- _Given material_
[START]

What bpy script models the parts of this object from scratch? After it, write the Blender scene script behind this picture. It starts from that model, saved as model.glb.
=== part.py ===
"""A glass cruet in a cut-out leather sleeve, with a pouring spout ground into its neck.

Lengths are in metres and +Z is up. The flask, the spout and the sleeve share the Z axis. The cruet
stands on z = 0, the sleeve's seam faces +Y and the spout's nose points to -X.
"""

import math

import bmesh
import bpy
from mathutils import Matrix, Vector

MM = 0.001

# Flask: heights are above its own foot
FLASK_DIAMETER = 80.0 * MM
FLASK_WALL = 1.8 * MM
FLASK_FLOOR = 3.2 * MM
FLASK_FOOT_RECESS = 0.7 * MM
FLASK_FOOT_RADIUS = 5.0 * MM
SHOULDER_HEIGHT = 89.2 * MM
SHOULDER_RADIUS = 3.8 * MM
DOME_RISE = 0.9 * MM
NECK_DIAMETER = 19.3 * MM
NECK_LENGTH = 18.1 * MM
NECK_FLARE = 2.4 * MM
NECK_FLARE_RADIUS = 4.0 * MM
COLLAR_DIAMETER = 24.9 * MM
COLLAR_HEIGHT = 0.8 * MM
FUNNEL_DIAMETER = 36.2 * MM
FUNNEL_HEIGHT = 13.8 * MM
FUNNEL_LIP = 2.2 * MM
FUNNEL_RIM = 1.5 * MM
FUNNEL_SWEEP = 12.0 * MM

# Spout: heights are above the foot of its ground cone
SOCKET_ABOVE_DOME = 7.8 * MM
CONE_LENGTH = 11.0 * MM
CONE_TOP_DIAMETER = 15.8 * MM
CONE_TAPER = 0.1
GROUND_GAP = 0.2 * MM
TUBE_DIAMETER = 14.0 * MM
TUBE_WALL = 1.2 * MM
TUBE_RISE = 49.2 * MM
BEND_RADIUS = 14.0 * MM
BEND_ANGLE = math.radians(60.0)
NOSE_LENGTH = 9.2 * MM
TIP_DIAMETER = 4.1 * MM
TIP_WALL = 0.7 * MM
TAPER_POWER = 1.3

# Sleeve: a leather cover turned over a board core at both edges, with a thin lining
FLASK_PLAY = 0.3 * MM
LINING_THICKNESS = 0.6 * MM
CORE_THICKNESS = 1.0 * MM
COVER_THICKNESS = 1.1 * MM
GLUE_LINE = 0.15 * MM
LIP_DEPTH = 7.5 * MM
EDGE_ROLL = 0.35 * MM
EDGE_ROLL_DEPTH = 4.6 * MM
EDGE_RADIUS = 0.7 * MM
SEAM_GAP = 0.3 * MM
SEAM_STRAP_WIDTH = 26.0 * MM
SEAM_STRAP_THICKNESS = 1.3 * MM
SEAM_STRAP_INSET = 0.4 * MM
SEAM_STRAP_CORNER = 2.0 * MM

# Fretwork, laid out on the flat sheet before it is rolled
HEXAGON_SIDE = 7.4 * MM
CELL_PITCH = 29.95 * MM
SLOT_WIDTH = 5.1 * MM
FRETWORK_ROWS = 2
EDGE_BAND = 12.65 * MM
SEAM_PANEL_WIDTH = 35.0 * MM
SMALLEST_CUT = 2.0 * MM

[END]

- _Task statement_
Reproduce verbatim only this range: the first line of the material through the line that contains "into its neck.", inclusive.

- _Exercise answer_
What bpy script models the parts of this object from scratch? After it, write the Blender scene script behind this picture. It starts from that model, saved as model.glb.
=== part.py ===
"""A glass cruet in a cut-out leather sleeve, with a pouring spout ground into its neck.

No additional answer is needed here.